• _TASK_: Lift out, unaltered, the lines of the material below between the line holding "front_housing();" and the line holding "for corner in", counting both.

• _RECORDS PROVIDED_:
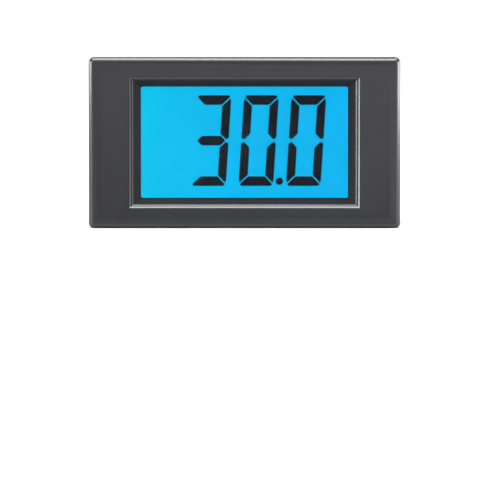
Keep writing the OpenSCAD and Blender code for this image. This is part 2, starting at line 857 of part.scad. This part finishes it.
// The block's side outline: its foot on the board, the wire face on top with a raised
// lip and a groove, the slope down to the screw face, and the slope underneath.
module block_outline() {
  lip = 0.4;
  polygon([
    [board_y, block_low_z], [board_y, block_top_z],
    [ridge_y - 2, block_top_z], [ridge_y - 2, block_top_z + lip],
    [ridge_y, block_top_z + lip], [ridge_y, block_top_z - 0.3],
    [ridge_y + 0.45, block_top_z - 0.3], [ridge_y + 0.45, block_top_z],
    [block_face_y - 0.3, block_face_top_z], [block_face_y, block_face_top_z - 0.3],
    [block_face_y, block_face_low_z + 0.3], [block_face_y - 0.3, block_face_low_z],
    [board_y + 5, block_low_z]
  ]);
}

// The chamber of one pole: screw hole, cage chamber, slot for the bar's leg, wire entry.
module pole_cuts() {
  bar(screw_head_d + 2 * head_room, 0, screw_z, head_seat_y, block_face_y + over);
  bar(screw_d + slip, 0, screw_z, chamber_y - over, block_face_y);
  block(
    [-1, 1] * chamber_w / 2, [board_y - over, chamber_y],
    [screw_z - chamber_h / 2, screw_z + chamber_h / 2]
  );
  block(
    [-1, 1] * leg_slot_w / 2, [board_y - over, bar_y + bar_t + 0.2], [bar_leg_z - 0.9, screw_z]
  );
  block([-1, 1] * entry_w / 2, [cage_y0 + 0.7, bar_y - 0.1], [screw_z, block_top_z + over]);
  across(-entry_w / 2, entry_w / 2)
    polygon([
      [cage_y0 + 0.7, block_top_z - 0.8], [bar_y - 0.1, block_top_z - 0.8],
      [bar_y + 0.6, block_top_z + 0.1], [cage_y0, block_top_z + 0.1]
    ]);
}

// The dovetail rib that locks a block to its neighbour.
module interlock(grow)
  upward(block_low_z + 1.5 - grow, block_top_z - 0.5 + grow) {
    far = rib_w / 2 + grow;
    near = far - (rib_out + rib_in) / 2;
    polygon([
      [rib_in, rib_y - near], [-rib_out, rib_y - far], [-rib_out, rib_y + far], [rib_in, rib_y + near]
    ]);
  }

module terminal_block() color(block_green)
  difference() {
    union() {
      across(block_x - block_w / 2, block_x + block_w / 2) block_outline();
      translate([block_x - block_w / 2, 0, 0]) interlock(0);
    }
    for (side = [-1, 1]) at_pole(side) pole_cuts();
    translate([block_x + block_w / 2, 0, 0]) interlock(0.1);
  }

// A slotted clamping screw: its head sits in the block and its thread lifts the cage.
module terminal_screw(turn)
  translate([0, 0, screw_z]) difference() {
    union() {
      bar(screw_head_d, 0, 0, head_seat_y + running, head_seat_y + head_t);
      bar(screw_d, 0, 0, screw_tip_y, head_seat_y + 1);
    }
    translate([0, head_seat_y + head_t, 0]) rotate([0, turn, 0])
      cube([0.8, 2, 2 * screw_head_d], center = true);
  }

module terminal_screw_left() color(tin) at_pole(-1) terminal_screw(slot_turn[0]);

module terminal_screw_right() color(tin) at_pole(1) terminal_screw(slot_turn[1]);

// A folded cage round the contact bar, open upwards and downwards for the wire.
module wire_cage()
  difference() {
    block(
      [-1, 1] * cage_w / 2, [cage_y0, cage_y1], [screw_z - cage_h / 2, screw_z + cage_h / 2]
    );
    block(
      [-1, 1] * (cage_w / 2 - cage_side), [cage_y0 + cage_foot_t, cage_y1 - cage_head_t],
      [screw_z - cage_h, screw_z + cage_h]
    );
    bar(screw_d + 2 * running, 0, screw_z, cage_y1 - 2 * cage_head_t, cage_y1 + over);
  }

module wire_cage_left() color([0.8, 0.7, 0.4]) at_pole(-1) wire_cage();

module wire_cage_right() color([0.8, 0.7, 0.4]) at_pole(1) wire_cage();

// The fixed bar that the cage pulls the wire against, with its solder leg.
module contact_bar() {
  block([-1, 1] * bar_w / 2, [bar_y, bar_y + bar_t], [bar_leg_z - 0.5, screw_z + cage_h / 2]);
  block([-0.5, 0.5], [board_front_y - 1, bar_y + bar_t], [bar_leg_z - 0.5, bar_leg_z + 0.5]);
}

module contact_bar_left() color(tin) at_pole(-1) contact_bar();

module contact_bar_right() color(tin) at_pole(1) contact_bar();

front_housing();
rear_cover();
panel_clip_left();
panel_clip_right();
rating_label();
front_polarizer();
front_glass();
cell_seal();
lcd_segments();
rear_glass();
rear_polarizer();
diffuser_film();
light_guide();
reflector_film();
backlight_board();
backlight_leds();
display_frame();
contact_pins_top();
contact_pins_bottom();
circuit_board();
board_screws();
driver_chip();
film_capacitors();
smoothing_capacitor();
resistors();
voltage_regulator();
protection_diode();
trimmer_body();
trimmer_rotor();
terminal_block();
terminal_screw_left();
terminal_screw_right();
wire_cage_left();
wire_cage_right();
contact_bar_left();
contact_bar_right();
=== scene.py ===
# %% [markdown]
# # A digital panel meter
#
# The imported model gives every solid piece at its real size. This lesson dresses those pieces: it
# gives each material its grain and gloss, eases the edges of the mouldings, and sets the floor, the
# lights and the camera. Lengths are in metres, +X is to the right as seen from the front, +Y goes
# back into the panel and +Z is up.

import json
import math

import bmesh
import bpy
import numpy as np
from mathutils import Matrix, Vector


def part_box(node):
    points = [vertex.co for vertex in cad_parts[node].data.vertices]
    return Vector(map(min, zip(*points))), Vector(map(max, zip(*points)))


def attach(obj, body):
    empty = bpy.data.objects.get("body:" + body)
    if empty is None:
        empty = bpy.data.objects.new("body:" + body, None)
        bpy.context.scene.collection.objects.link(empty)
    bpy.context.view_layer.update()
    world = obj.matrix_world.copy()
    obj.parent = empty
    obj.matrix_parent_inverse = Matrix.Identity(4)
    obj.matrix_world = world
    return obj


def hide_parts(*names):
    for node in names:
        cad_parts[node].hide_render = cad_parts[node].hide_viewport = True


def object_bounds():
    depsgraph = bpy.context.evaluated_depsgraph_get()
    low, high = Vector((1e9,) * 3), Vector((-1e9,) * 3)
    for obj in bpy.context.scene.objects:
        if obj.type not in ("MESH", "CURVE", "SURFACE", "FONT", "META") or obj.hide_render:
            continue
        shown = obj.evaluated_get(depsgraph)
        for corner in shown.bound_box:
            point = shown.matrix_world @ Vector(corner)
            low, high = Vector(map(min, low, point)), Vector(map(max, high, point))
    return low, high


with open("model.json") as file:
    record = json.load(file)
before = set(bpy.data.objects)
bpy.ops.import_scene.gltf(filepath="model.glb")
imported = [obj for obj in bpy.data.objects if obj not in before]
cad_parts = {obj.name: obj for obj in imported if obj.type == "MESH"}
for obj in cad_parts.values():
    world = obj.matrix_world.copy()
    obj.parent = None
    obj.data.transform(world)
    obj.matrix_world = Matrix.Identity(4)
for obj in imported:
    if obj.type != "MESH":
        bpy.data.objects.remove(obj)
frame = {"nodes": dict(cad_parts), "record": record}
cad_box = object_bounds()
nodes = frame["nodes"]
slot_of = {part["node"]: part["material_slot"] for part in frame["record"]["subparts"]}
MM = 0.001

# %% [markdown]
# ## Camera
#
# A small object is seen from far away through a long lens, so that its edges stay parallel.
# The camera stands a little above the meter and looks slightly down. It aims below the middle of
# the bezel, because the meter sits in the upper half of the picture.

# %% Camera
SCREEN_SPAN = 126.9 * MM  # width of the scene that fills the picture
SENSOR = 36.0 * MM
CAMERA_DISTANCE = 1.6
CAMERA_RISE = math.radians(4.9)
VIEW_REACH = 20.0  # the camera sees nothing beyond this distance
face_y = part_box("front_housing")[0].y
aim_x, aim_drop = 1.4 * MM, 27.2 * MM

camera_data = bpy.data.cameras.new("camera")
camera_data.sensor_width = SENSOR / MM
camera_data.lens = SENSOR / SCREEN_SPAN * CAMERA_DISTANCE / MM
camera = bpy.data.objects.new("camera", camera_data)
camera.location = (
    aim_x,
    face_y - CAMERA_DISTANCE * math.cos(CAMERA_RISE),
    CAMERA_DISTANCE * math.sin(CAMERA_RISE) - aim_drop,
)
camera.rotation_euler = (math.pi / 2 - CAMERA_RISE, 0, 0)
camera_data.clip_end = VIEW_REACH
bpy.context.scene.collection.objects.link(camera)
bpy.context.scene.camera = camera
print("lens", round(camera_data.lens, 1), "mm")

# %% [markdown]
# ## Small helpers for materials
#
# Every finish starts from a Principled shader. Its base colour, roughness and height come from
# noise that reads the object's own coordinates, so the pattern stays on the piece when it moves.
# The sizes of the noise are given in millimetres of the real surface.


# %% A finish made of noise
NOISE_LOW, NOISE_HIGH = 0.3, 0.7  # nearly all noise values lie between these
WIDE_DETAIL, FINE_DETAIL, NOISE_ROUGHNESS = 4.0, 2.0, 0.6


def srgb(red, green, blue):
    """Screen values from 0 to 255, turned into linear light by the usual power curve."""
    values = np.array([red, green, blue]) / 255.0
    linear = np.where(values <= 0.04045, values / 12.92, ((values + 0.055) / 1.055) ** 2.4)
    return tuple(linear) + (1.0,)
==
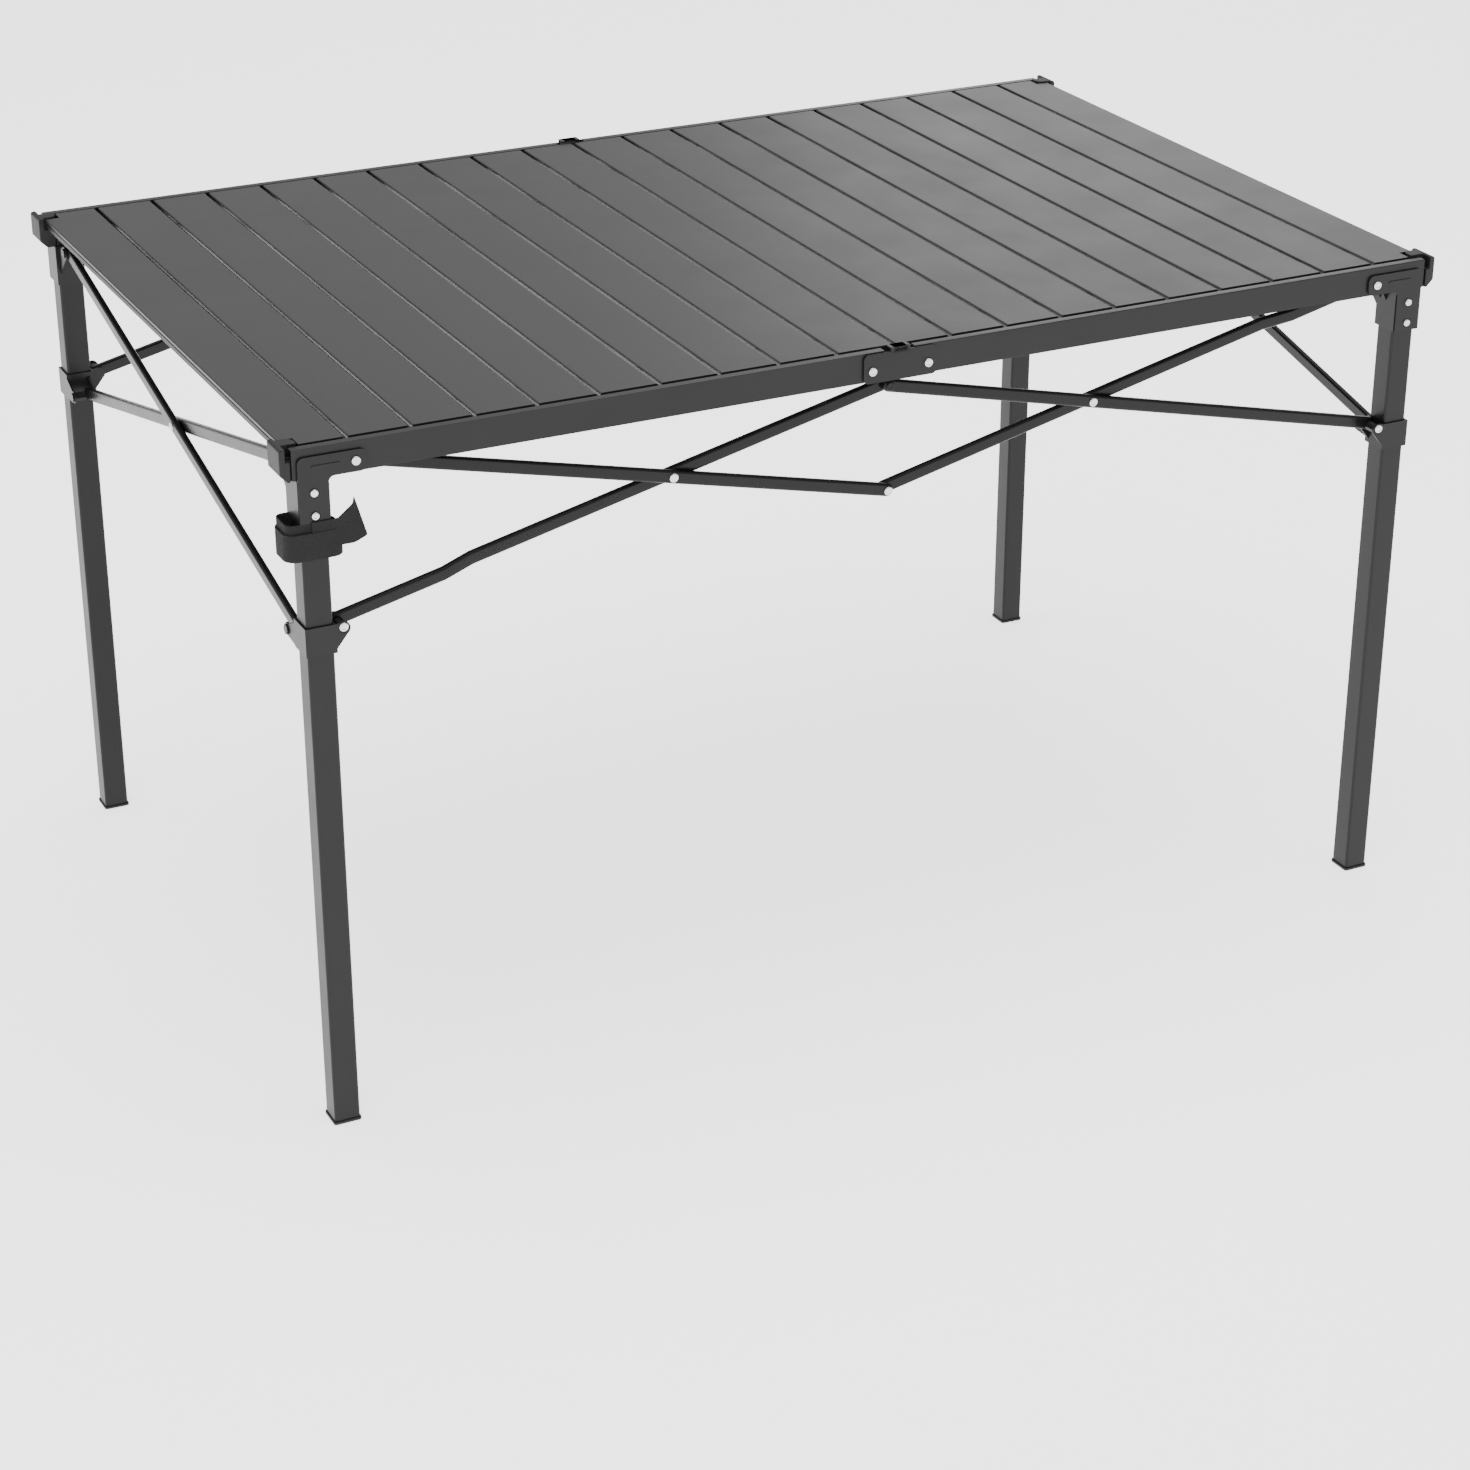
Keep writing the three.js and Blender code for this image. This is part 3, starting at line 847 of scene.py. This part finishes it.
---
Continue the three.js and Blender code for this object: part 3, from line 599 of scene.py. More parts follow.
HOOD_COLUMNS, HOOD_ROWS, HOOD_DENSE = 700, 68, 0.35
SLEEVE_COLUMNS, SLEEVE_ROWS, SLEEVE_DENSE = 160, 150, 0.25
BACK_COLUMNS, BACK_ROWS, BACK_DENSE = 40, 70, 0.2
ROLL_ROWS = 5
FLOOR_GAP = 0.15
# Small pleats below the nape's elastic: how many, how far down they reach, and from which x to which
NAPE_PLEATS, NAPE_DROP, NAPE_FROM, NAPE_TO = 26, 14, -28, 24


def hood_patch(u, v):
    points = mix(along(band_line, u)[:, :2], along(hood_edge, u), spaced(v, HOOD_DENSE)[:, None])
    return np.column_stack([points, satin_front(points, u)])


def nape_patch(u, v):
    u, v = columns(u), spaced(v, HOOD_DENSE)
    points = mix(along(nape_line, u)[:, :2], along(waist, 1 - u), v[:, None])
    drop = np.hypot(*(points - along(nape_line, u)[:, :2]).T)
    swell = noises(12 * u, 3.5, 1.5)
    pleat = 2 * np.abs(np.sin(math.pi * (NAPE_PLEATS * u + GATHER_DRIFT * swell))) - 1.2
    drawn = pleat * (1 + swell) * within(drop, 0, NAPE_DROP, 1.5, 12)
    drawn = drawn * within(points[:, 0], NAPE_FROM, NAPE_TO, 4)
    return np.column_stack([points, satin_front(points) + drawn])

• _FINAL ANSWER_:
front_housing();
rear_cover();
panel_clip_left();
panel_clip_right();
rating_label();
front_polarizer();
front_glass();
cell_seal();
lcd_segments();
rear_glass();
rear_polarizer();
diffuser_film();
light_guide();
reflector_film();
backlight_board();
backlight_leds();
display_frame();
contact_pins_top();
contact_pins_bottom();
circuit_board();
board_screws();
driver_chip();
film_capacitors();
smoothing_capacitor();
resistors();
voltage_regulator();
protection_diode();
trimmer_body();
trimmer_rotor();
terminal_block();
terminal_screw_left();
terminal_screw_right();
wire_cage_left();
wire_cage_right();
contact_bar_left();
contact_bar_right();
=== scene.py ===
# %% [markdown]
# # A digital panel meter
#
# The imported model gives every solid piece at its real size. This lesson dresses those pieces: it
# gives each material its grain and gloss, eases the edges of the mouldings, and sets the floor, the
# lights and the camera. Lengths are in metres, +X is to the right as seen from the front, +Y goes
# back into the panel and +Z is up.

import json
import math

import bmesh
import bpy
import numpy as np
from mathutils import Matrix, Vector


def part_box(node):
    points = [vertex.co for vertex in cad_parts[node].data.vertices]
    return Vector(map(min, zip(*points))), Vector(map(max, zip(*points)))


def attach(obj, body):
    empty = bpy.data.objects.get("body:" + body)
    if empty is None:
        empty = bpy.data.objects.new("body:" + body, None)
        bpy.context.scene.collection.objects.link(empty)
    bpy.context.view_layer.update()
    world = obj.matrix_world.copy()
    obj.parent = empty
    obj.matrix_parent_inverse = Matrix.Identity(4)
    obj.matrix_world = world
    return obj


def hide_parts(*names):
    for node in names:
        cad_parts[node].hide_render = cad_parts[node].hide_viewport = True


def object_bounds():
    depsgraph = bpy.context.evaluated_depsgraph_get()
    low, high = Vector((1e9,) * 3), Vector((-1e9,) * 3)
    for obj in bpy.context.scene.objects:
        if obj.type not in ("MESH", "CURVE", "SURFACE", "FONT", "META") or obj.hide_render:
            continue
        shown = obj.evaluated_get(depsgraph)
        for corner in shown.bound_box:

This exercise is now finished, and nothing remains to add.